• [TASK DIRECTIONS] Retype word for word the lines lying between the line containing "Model this object" and the line containing "import numpy as np", together with those two lines themselves, and nothing besides.
+++ RECORDS TO USE
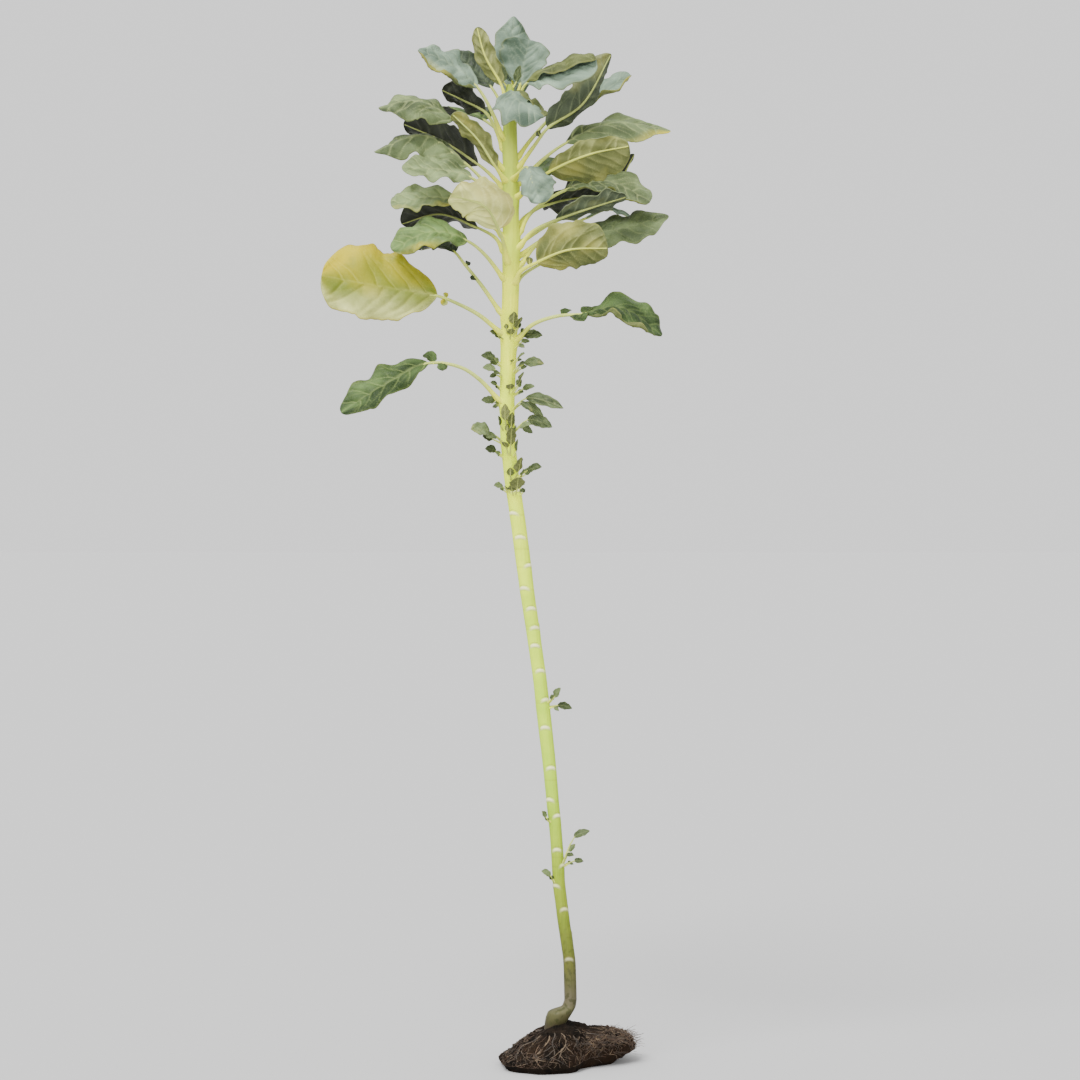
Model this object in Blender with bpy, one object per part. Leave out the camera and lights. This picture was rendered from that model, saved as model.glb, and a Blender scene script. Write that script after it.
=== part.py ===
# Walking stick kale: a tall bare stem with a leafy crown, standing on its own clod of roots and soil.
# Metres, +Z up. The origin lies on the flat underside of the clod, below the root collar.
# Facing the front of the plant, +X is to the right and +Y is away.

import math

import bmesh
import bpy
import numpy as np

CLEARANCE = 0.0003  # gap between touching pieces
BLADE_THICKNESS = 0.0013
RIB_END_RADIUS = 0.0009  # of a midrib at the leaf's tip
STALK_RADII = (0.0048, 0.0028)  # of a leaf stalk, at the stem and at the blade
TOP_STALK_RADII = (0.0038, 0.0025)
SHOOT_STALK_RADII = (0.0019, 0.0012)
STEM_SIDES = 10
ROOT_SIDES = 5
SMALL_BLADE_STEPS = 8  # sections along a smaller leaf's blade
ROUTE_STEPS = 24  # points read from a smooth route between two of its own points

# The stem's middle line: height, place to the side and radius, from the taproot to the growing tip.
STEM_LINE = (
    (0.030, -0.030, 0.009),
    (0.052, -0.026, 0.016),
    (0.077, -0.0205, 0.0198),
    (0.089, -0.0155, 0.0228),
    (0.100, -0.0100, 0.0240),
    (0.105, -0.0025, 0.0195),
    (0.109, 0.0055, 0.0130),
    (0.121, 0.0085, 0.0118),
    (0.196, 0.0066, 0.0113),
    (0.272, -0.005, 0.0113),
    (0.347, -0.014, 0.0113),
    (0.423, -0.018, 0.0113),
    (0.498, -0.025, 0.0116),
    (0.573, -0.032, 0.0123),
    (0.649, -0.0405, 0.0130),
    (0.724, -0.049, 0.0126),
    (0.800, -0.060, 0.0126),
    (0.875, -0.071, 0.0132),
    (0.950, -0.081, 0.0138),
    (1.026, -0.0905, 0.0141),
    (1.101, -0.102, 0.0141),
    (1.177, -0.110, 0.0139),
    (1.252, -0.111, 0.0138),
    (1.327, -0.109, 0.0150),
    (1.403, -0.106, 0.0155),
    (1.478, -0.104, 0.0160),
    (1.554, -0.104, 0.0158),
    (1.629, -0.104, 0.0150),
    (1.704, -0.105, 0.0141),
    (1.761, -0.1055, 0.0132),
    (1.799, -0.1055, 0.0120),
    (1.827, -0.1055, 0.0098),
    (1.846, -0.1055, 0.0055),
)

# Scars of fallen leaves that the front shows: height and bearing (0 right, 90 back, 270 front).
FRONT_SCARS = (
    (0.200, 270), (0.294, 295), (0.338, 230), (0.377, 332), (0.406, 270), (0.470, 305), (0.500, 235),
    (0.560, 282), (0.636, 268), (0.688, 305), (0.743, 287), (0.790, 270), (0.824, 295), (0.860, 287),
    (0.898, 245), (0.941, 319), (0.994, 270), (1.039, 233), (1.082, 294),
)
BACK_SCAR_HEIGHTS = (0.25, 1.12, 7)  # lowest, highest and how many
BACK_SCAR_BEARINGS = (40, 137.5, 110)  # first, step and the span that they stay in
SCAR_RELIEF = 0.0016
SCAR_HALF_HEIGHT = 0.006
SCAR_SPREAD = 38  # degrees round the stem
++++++
+++ RECORDS TO USE
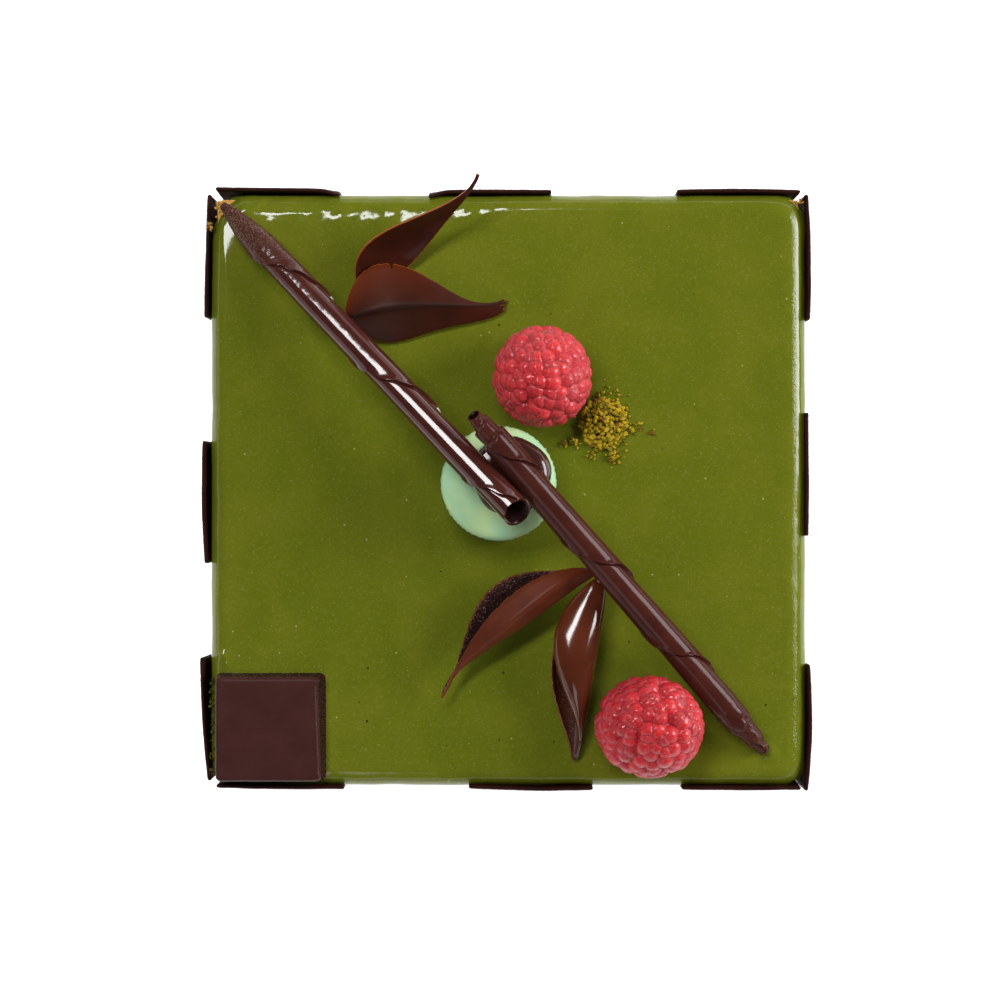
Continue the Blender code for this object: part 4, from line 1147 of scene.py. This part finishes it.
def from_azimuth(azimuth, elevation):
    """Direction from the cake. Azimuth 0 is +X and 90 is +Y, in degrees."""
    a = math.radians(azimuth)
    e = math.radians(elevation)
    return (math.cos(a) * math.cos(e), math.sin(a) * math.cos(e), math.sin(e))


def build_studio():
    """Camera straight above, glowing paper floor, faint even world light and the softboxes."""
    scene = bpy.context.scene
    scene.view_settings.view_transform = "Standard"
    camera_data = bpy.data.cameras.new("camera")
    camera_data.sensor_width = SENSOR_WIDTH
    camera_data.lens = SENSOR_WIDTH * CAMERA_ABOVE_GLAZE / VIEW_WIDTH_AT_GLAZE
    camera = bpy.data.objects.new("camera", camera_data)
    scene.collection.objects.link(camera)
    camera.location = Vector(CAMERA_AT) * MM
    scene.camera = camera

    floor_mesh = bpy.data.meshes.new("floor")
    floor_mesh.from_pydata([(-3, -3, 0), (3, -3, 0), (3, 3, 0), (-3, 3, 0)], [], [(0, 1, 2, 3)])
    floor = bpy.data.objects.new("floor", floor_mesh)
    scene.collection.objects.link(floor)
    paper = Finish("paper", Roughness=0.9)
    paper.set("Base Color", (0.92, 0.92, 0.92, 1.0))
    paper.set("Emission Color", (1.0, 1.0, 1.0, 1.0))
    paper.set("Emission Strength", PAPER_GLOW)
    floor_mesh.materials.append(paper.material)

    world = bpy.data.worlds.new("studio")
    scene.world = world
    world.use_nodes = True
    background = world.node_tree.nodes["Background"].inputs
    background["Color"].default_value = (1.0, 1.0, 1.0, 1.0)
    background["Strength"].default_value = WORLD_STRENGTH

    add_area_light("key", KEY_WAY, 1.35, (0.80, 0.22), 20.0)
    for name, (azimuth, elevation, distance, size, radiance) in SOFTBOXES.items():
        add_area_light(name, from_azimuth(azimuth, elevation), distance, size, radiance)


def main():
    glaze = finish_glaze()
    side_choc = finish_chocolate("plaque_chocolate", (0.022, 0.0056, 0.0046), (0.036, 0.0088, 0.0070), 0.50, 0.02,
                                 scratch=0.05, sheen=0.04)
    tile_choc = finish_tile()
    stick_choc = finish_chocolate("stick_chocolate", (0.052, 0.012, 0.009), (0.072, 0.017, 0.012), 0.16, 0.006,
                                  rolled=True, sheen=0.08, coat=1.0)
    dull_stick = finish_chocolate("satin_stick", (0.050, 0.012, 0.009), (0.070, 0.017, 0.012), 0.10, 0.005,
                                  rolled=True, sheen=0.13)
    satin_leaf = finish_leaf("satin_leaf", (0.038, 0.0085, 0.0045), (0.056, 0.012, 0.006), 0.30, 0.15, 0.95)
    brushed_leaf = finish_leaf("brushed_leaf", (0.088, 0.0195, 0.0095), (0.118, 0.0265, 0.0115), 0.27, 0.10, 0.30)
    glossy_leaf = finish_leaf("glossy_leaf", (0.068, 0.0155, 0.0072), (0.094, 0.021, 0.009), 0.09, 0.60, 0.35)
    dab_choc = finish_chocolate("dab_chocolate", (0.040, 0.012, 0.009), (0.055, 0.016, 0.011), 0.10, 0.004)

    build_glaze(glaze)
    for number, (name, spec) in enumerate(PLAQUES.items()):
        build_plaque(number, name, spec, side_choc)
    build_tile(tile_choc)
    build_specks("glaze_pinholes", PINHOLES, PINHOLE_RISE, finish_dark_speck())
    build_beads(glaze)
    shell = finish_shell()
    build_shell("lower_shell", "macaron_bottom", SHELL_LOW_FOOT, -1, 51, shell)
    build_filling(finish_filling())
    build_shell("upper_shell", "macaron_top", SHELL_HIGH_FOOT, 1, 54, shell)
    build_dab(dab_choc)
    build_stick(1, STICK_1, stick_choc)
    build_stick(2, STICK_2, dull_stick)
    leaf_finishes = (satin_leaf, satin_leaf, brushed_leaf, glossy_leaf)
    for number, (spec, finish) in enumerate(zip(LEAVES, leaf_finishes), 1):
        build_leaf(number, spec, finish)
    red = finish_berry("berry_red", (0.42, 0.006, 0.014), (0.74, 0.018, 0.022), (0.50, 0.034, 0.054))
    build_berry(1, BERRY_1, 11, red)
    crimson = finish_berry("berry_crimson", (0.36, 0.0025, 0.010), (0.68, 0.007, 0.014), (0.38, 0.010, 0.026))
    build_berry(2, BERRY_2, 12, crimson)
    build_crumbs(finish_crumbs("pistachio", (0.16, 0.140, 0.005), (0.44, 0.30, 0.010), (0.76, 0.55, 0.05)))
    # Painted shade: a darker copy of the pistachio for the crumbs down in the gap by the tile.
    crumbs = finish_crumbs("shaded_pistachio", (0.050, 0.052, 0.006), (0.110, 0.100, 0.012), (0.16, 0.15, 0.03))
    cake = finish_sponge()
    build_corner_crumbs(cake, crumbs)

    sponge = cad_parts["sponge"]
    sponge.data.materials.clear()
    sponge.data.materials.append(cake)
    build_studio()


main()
++++++
• [RESULT FOR THIS EXERCISE]
Model this object in Blender with bpy, one object per part. Leave out the camera and lights. This picture was rendered from that model, saved as model.glb, and a Blender scene script. Write that script after it.
=== part.py ===
# Walking stick kale: a tall bare stem with a leafy crown, standing on its own clod of roots and soil.
# Metres, +Z up. The origin lies on the flat underside of the clod, below the root collar.
# Facing the front of the plant, +X is to the right and +Y is away.

import math

import bmesh
import bpy
import numpy as np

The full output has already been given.